Gambia is a State of contradiction. When one listens on Radio 1FM News Hour
on Sundays or receives information such as the ordering of the opening of
Citizen FM, one tends to feel that there is a trend towards tolerance of
divergent views and assertion of the independence of the judiciary.

However, when one witnesses the disappearance of people like Modou Dumo
Sarho and others, irrespective of the constitutional provisions for
detainees to be given access to counsels within three hours and to be taken
before courts within seventy-two hours, one tends to feel that the country
is plunging head on into a state of lawlessness. It is, however, our duty to
create certainty where uncertainty struggles to prevail.

This is why FOROYAA has been monitoring what is essentially the
disappearance of people like Dumo. We have contacted the Secretary of State
for the Interior and it was made clear that Dumo and others are not under
the custody of the police or the National Guard. Up to closing time on
Wednesday, 5 July 2000, we could not get confirmation as to whether Dumo and
others are not with the NIA. Is Dumo and others under the custody of the
security forces or have they simply disappeared? The State cannot be silent
on this matter.

Gambians must not keep silent in the face of arbitrary arrest, detention or
disappearance of human beings. When people are suspected of committing
crimes, the due process of law should be adhered to. People arrested are not
island to themselves. They have families and associates. They have
obligations. It is always necessary for people to know where they are
detained.

Any government which finds it difficult to safeguard its security within the
confinement of its own laws admits its own unsuitability to govern a society
comprising a sovereign people. It is, therefore, absolutely essential for
the government to look into this matter with immediacy and make
pronouncements regarding the whereabouts of Dumo Sarho and others.
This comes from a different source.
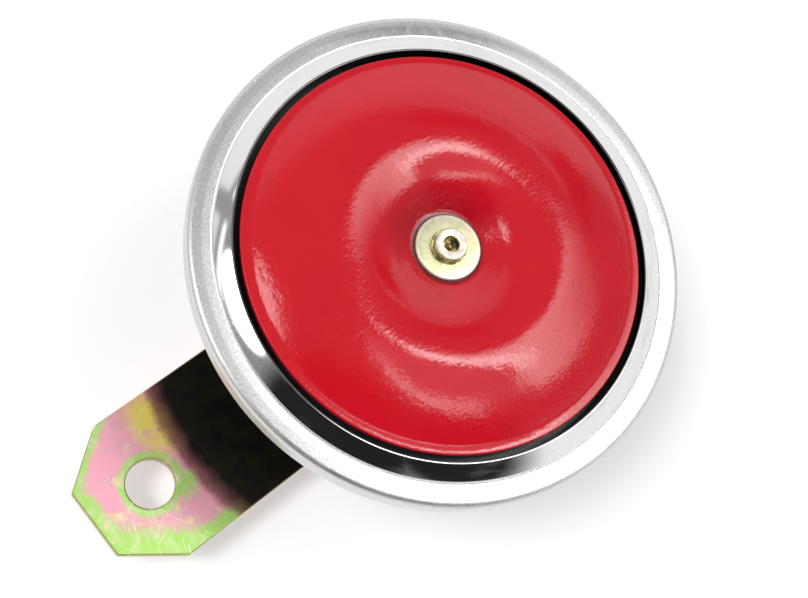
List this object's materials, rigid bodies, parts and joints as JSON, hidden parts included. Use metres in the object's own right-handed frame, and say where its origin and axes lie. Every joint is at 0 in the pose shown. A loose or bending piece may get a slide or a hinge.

On the other hand, representatives of the four political parties in the
country met at the headquarters of the Independent Electoral Commission, in
the presence of the Inspector General of Police, the Commander of The Gambia
National Army, the Secretary of State for the Interior and representative of
the Secretary of State for Justice, to discuss the political climate in the
country.

Since the press was not included, FOROYAA will avoid getting into the
details, but would recommend for a press conference to be held jointly by
all those who attended at a convenient date to explain the developments.

What is, however, evident is that there was commitment to a type of
political environment where political parties can exercise their political
rights without discrimination, and that political parties will establish a
climate of peaceful coexistence under which they would put the politics of
issues to the fore and negate politics of intimidation or provocation. The
different parties who raised the issues of intimidation and provocation are
yet to full substantiate what they mean. Future meetings may reveal concrete
examples.

All the parties were committed to evolving new political ground rules to
shape the political life of the country. The meeting ended in high spirits.
Let us hope that it will bear the fruits anticipated.